Na rynku międzynarodowym obserwowaliśmy dalszą słabość europejskiej waluty, chociaż jak na informacje greckiego ministra finansów, iż tamtejsze banki zwróciły się o dodatkową pomoc finansową do rządu i nadal rosnące rentowności obligacji i wyceny CDS’ów nie było, aż tak źle. Po południu euro było warte 1,3360 USD. Po części może być to wynik całkiem dobrych odczytów indeksów PMI dla usług. Nie można tego powiedzieć o analogicznych danych z Wielkiej Brytanii, które przyczyniły się dzisiaj do przeceny funta. Po południu GBP/USD zdołał jednak odrobić część strat wracając powyżej 1,52.

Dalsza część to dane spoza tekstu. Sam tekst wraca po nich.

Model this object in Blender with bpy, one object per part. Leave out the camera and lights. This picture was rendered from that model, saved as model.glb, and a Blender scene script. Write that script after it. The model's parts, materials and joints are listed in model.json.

Nie zanosi się jednak na zmianę trendu na EUR/USD. Dzisiaj wieczorem warto będzie obserwować wystąpienie Bena Bernanke o godz. 19.30. Nawet, jeżeli szef FED nie będzie „ciut bardziej” jastrzębi po ostatnich lepszych danych makro, to nie oznacza to, iż dolar się osłabi. Jutro mamy posiedzenie ECB, a sytuacja w Grecji jest nadal napięta. Wydaje się, zatem, iż temat ten zdominuje jutrzejszą konferencję prasową J.C.Tricheta, pomimo, że odczyty makro ze strefy euro ulegają poprawie.

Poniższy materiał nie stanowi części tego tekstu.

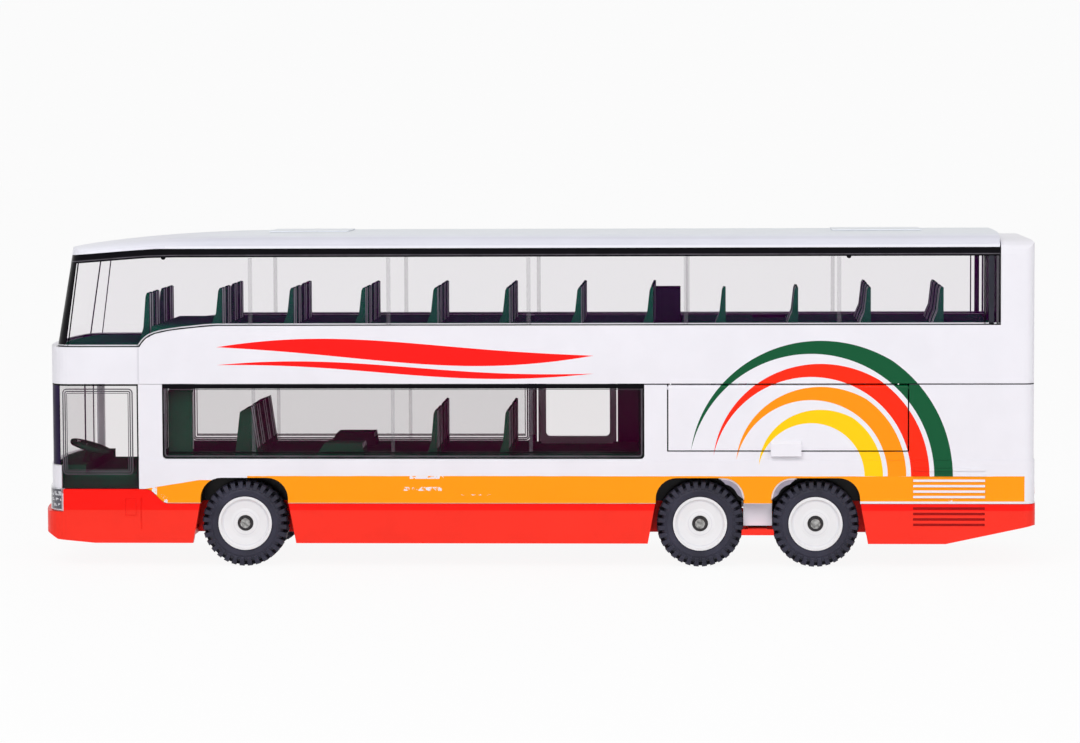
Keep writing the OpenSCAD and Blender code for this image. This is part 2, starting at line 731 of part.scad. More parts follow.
// ---------- Lamps and plates ----------

plate_low = rub_z + 16.4;           // lower edge of the rear number plate
lamp_z0 = bumper_z + 0.3;
lamp_z1 = cab_sill_z + 0.2;

module headlamp() {
  intersection() {
    difference() {
      body_slab(-0.37, lamp_z0, lamp_z1);
      body_slab(-0.02, 0, far);
    }
    box(nose_x + 0.5, far, hw - 12, far, 0, far);
  }
}

module headlamp_left() {
  color("silver") headlamp();
}

module headlamp_right() {
  color("silver") mirror([0, 1, 0]) headlamp();
}

module tail_lamps() {
  color("red") both_sides() intersection() {
    difference() {
      body_slab(-0.3, rub_z + 2, rub_z + 9);
      body_slab(0, 0, far);
    }
    box(-far, shell_rear + 1.2, hw - 6.2, hw - 3.2, 0, far);
  }
}

module number_plates() {
  color("white") {
    box(front_x - 1, front_x - 0.55, -6.5 + fit, 6.5 - fit, 7.75, 11.15);
    box(shell_rear + 0.1, shell_rear + 0.9, -6.5, 6.5, plate_low, plate_low + 3);
  }
}

// ---------- Wheels ----------

wheel_y = hw - 0.9 - tyre_w / 2;      // middle of a tyre
hub_w = tyre_w - 0.6;
head_t = 0.8;
hub_face = 1.1;                       // depth of the hub's dish
boss_len = wheel_y - hub_w / 2 - block_y - block_w / 2 - 0.2;   // keeps the hub off the axle block

module tyre(x, s) {
  translate([x, s * wheel_y, axle_z]) rotate([-90 * s, 0, 0]) color([0.08, 0.08, 0.1])
    translate([0, 0, -tyre_w / 2]) rotate_extrude($fn = 96) polygon([
      [rim_d / 2, 0.3], [tyre_r - 1.6, 0], [tyre_r - 0.5, 0.5], [tyre_r, 1.1],
      [tyre_r, tyre_w - 1.1], [tyre_r - 0.5, tyre_w - 0.5], [tyre_r - 1.6, tyre_w],
      [rim_d / 2, tyre_w - 0.3]]);
}

module hub(x, s) {
  translate([x, s * wheel_y, axle_z]) rotate([-90 * s, 0, 0]) color("white")
    translate([0, 0, -hub_w / 2]) rotate_extrude($fn = 96) polygon([
      [axle_d / 2 + run, -boss_len], [axle_head_d / 2 + 0.2, -boss_len], [axle_head_d / 2 + 0.2, 0],
      [rim_d / 2 - 1.4, 0], [rim_d / 2, 0.2], [rim_d / 2, hub_w], [rim_d / 2 - 0.5, hub_w], [rim_d / 2 - 0.9, hub_w - 0.45],
      [rim_d / 2 - 2.6, hub_w - 0.75], [axle_head_d / 2 + 0.75, hub_w - 0.6],
      [axle_head_d / 2 + 0.45, hub_w - hub_face + 0.45], [axle_head_d / 2 + 0.4, hub_w - hub_face],
      [axle_d / 2 + run, hub_w - hub_face]]);
}

module axle(x) {
  color("silver") translate([x, 0, axle_z]) {
    rotate([90, 0, 0]) cylinder(d = axle_d, h = 2 * (wheel_y + hub_w / 2 - hub_face), center = true, $fn = 48);
    for (s = [-1, 1])
      translate([0, s * (wheel_y + hub_w / 2 - hub_face + 0.1), 0]) rotate([-90 * s, 0, 0])
        rotate_extrude($fn = 48) polygon([
          [0, -0.2], [axle_d / 2, -0.2], [axle_d / 2, 0], [axle_head_d / 2, 0],
          [axle_head_d / 2, head_t - 0.25], [axle_head_d / 2 - 0.3, head_t], [0, head_t]]);
  }
}

// ---------- Doors and flaps ----------

leaf_t = wall;
pin_r = 0.4;
pin_len = 1.2;
edge_r = leaf_t / 2;
hinge_y = hw - belt_step - edge_r;    // distance of every hinge from the middle
front_hinge_x = cab_front - gap - edge_r;
mid_hinge_x = mid_front - gap - edge_r;
flap_hinge_z = seam_z - gap - edge_r;

// Door leaf on the right, hinged at its front edge, with an open window
module door(hinge_x, x_rear, z0, win_z) {
  top = seam_z - gap;
  difference() {
    union() {
      box(x_rear + gap, hinge_x, -hinge_y - edge_r, -hinge_y + edge_r, z0, top);
      translate([hinge_x, -hinge_y, z0]) cylinder(r = edge_r, h = top - z0, $fn = 48);
    }
    along_y(-far, 0) polygon(rounded(x_rear + gap + 1.5, hinge_x - 1.1, win_z, top - 1.5, 1));
  }
  translate([hinge_x, -hinge_y, top - 0.2]) cylinder(r = pin_r, h = gap + pin_len, $fn = 48);
  translate([hinge_x, -hinge_y, z0 - gap - pin_len + 0.2]) cylinder(r = pin_r, h = gap + pin_len, $fn = 48);
}

function rounded(x0, x1, z0, z1, r) = concat(
  arc(x1 - r, z1 - r, r, 0, 90, 5), arc(x0 + r, z1 - r, r, 90, 180, 5),
  arc(x0 + r, z0 + r, r, 180, 270, 5), arc(x1 - r, z0 + r, r, 270, 360, 5));

module front_door() {
  color("white") door(front_hinge_x, cab_end, cab_sill_z + gap, cab_sill_z + 1.6);
}

module middle_door() {
  color("white") door(mid_hinge_x, mid_rear, rub_z + gap, low_sill_z + 1.1);
}

tab_x = from_rear(54.4);
tab_len = 6.6;
module flap() {
  z0 = flap_z + gap;
  box(flap_rear + gap, flap_front - gap, hinge_y - edge_r, hinge_y + edge_r, z0, flap_hinge_z);
  translate([flap_rear + gap, hinge_y, flap_hinge_z]) rotate([0, 90, 0])
    cylinder(r = edge_r, h = flap_len - 2 * gap, $fn = 48);
  // hinge pins
  for (x = [flap_rear - pin_len + 0.2, flap_front - gap - 0.2])
    translate([x, hinge_y, flap_hinge_z]) rotate([0, 90, 0]) cylinder(r = pin_r, h = gap + pin_len, $fn = 48);
  // finger tab over the lower edge
  along_x(tab_x - tab_len / 2, tab_x + tab_len / 2) polygon([
    [hinge_y, z0 + 1.5], [hinge_y + edge_r, z0 + 2.2], [hw + 0.7, z0 + 1.4], [hw + 0.8, z0 - 1.2],
    [hw + 0.35, z0 - 1.3], [hw + 0.3, z0 + 0.1], [hinge_y, z0 + 0.1]]);
}

module luggage_flap_left() {
  color("white") flap();
}

module luggage_flap_right() {
  color("white") mirror([0, 1, 0]) flap();
}

// ---------- Nodes ----------

lower_shell();
upper_shell();
roof();
roof_hatches();
upper_glazing();
lower_windscreen();
left_side_glass();
right_side_glass();
rear_window();
upper_deck();
lower_deck();
steering_wheel();
chassis();
rivets();
headlamp_left();
headlamp_right();
tail_lamps();
number_plates();
axle(axles[0]);  // front_axle
axle(axles[1]);  // rear_axle
axle(axles[2]);  // tag_axle
tyre(axles[0], 1);  // tyre_front_left
tyre(axles[0], -1);  // tyre_front_right
tyre(axles[1], 1);  // tyre_rear_left
tyre(axles[1], -1);  // tyre_rear_right
tyre(axles[2], 1);  // tyre_tag_left
tyre(axles[2], -1);  // tyre_tag_right
hub(axles[0], 1);  // hub_front_left
hub(axles[0], -1);  // hub_front_right
hub(axles[1], 1);  // hub_rear_left
hub(axles[1], -1);  // hub_rear_right
hub(axles[2], 1);  // hub_tag_left
hub(axles[2], -1);  // hub_tag_right
luggage_flap_left();
luggage_flap_right();
front_door();
middle_door();
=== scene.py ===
import json
import math

import bmesh
import bpy
from mathutils import Matrix, Vector
from mathutils.bvhtree import BVHTree


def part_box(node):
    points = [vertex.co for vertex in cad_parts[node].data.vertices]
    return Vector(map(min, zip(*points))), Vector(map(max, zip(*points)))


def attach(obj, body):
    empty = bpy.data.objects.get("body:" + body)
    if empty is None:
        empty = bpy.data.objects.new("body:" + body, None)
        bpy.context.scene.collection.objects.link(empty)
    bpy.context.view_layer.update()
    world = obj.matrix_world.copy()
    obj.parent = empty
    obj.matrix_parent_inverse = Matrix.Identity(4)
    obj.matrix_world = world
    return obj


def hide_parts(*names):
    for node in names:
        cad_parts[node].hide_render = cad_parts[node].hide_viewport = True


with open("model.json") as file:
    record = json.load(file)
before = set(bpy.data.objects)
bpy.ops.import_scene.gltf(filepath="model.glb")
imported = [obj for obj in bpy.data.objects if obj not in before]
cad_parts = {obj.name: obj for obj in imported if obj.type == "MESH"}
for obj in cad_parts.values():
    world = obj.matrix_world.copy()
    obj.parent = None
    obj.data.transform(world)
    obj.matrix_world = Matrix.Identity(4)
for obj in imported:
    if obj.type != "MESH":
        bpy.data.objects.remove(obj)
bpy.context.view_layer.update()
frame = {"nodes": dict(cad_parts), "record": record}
nodes = frame["nodes"]
bodies = frame["record"]["behaviour"]["bodies"]
mm = 0.001
print("frame loaded:", len(nodes), "nodes")

# the castings' own outline, in millimetres
form = {
    "halfWidth": 23.0, "noseX": 107.8, "noseBulge": 2.8, "noseCorner": 5.0,
    "lean": 9.8, "leanFrom": 48.0, "leanBack": 1.3,  # upper front screen
    "glassInset": 0.3, "lift": 0.06,  # trims stand this far off the glass
    "rub": 13.9,
    "axles": (63.2, -36.0, -61.0), "axleZ": 9.4,
    "quarter": (85.9, 99.3),  # the flat side ahead of the joint
}
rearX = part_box("lower_shell")[0].x / mm
wallY = form["halfWidth"] - 1.1  # deeper than this is the inside of the castings
sillLine = [(-100.6, 52.6), (68.8, 52.6), (71.6, 52.45), (74.3, 52.15), (76.9, 51.9), (79.3, 51.55), (81.0, 51.25),
            (82.5, 50.85), (83.6, 50.4), (84.4, 49.85), (85.0, 49.25), (85.4, 48.7), (85.7, 48.3), (85.9, 48.02)]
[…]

EUR/USD: Trend spadkowy nadal obowiązuje, chociaż jego tempo jest w ostatnich godzinach mniejsze. To powoduje, że niektóre krótkoterminowe wskaźniki na wykresie 4-godzinowym mogą sygnalizować poprawę. Niemniej nieraz jest to błędny sygnał. Teoretycznie można tolerować ruchy korekcyjne nie wyższe, niż 1,3400-1,3430. Wyjście powyżej, może być sygnałem do większej korekty, na co na razie się nie zanosi. Cel w postaci poziomu 1,3265 na ten tydzień (a może i niżej), nadal obowiązuje.

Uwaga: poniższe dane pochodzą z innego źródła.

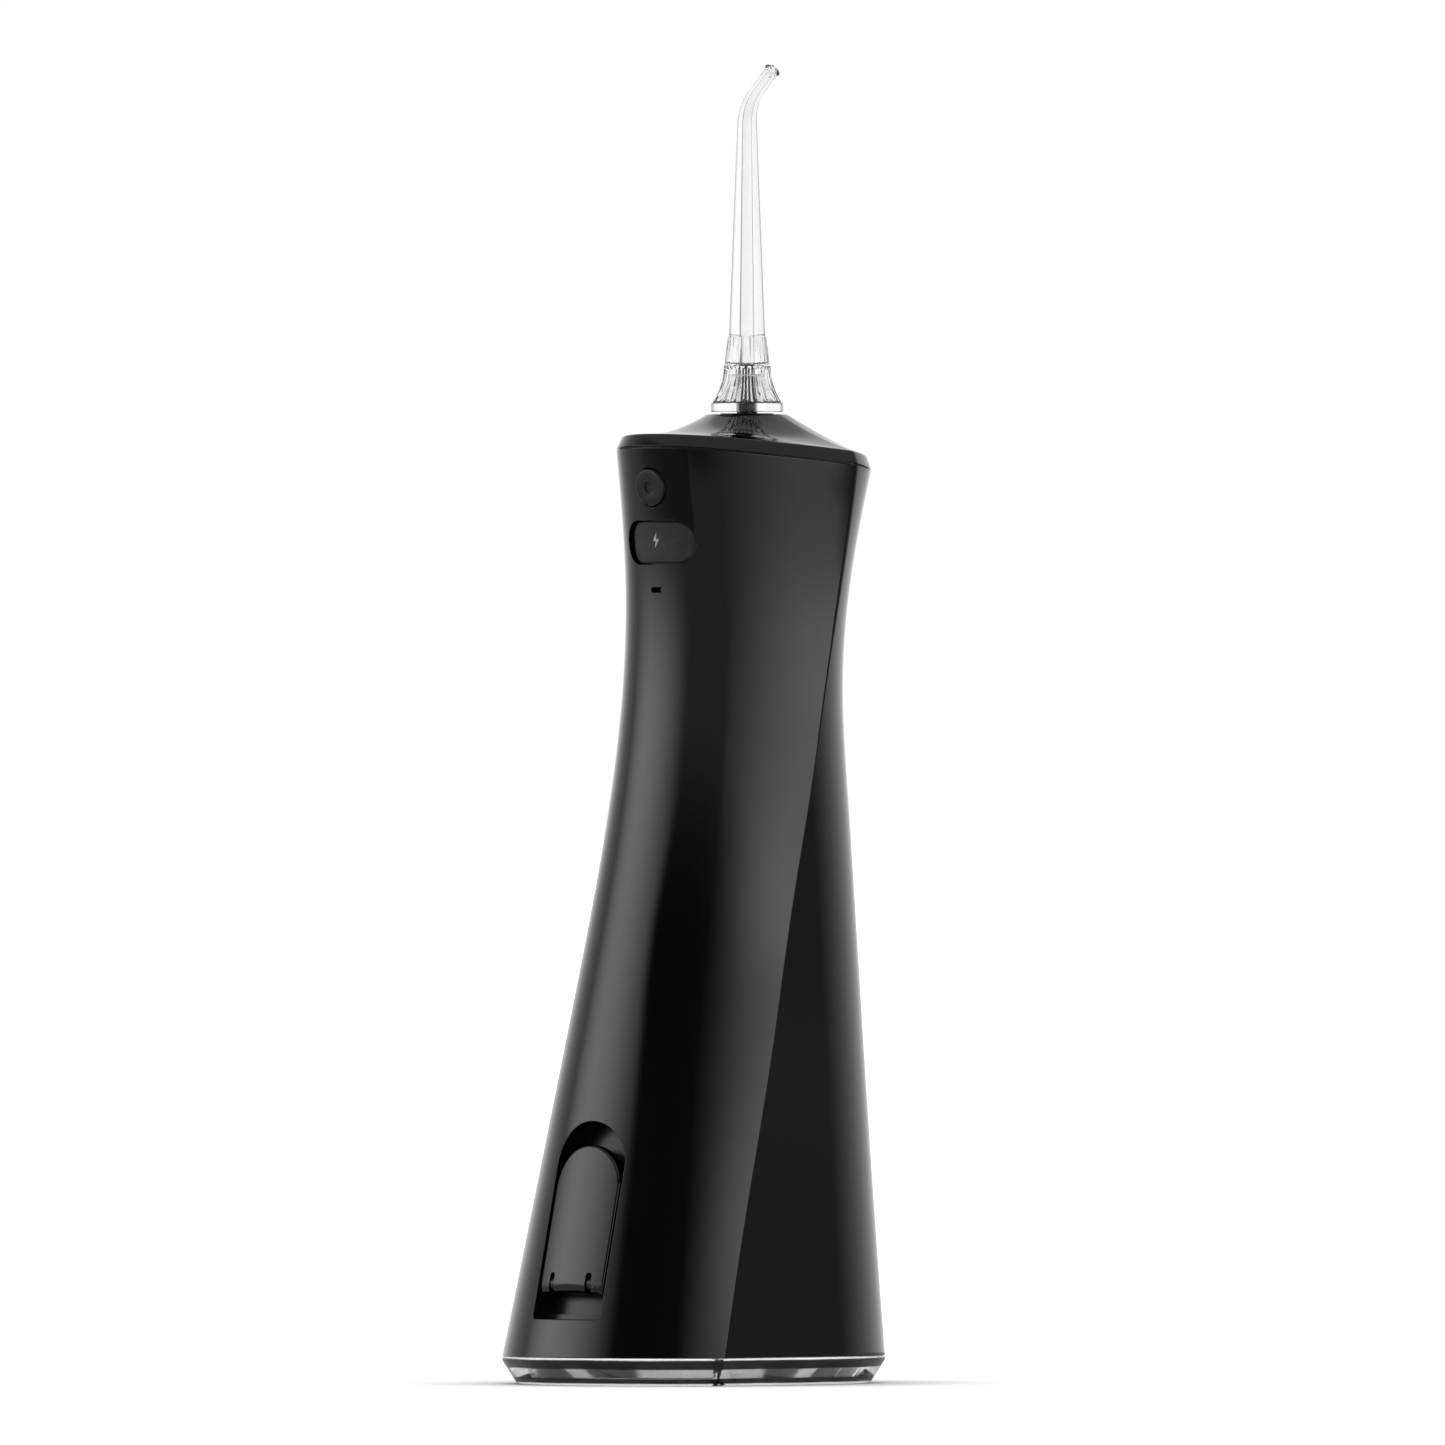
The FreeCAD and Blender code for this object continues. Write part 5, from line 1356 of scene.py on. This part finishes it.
    def build(self) -> None:
        """Make, dress and place the back's controls."""
        place(self.button(), "release", Finishes.BUTTON_SATIN, "release_button")
        place(self.cover(), "cover", Finishes.BLACK_RUBBER, "charge_cover")
        place(self.charging_mark(), "cover", Finishes.MARK)
        place(self.lens(), "housing", Finishes.LENS, "charge_lens")


# --- Front controls ------------------------------------------------------------------------------


@dataclass
class FrontControls:
    """Two round buttons and a row of light guides on the front."""

    power_z: float = 134.0 * MM
    power_radius: float = 7.0 * MM
    mode_z: float = 112.0 * MM
    mode_radius: float = 5.5 * MM
    lights_z: float = 123.5 * MM
    lights_x: tuple[float, ...] = (-4.5 * MM, -1.5 * MM, 1.5 * MM, 4.5 * MM)
    light_radius: float = 0.9 * MM
    power_flange: float = 3.72 * MM
    mode_flange: float = 3.31 * MM
    fit: float = 0.3 * MM

    def axis(self, z: float) -> tuple[Vector, Vector]:
        """The front's point and outward normal at a height."""
        step = 2 * MM
        y = [float(FORM.face_y(Side.FRONT, 0.0, z + d)) for d in (-step, 0.0, step)]
        return Vector((0, y[1], z)), Vector((0, -1, (y[2] - y[0]) / (2 * step))).normalized()

    def openings(self) -> list[bpy.types.Object]:
        """Cutters of the buttons' and light guides' holes."""
        cutters = []
        for z, radius in ((self.power_z, self.power_radius), (self.mode_z, self.mode_radius)):
            patch = circle_patch(0.0, z, radius + self.fit, Side.FRONT, 96)
            cutters.append(make_mesh("button_hole", *patch.closed(lip_layers(0.3 * MM, 3.2 * MM))))
        for x in self.lights_x:
            patch = circle_patch(x, self.lights_z, self.light_radius, Side.FRONT, 32)
            cutters.append(make_mesh("guide_hole", *patch.closed(lip_layers(0.12 * MM, 3.2 * MM))))
        return cutters

    def button(self, name: str, z: float, radius: float, depth: float) -> bpy.types.Object:
        """Push button with a shallow dished face, a rounded rim and a flange inside the wall.

        Args:
            name: the piece's name.
            z: its height.
            radius: its radius.
            depth: how far inside the face its flange starts.

        Returns:
            The button.
        """
        origin, axis = self.axis(z)
        top, foot, flange = 0.6 * MM, -depth - 1 * MM, radius + 1 * MM
        dish = [(radius * s, top - 0.25 * MM * (1 - s * s), 0.0) for s in (0, 0.15, 0.3, 0.45, 0.6, 0.75)]
        corners = dish + [(radius, top, 0.4 * MM), (radius, -depth, 0), (flange, -depth, 0.15 * MM),
                          (flange, foot, 0.15 * MM), (0, foot, 0)]
        return turned_piece(name, corners, origin, axis, 112)

    def build(self) -> None:
        """Make, dress and place the front's controls."""
        power = self.button("power", self.power_z, self.power_radius, self.power_flange)
        mode = self.button("mode", self.mode_z, self.mode_radius, self.mode_flange)
        place(power, "power", Finishes.BUTTON_SATIN, "power_button")
        place(mode, "mode", Finishes.BUTTON_SATIN, "mode_button")


# --- Nozzle --------------------------------------------------------------------------------------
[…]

Powyższy materiał nie stanowi rekomendacji w rozumieniu rozporządzenia Ministra Finansów z dnia 19 października 2005 roku w sprawie informacji stanowiących rekomendacje dotyczących instrumentów finansowych, ich emitentów lub wystawców ( Dz.U. nr 206 z 2005 roku, poz. 1715). Nie jest również tekstem promocyjnym Domu Maklerskiego BOŚ S.A.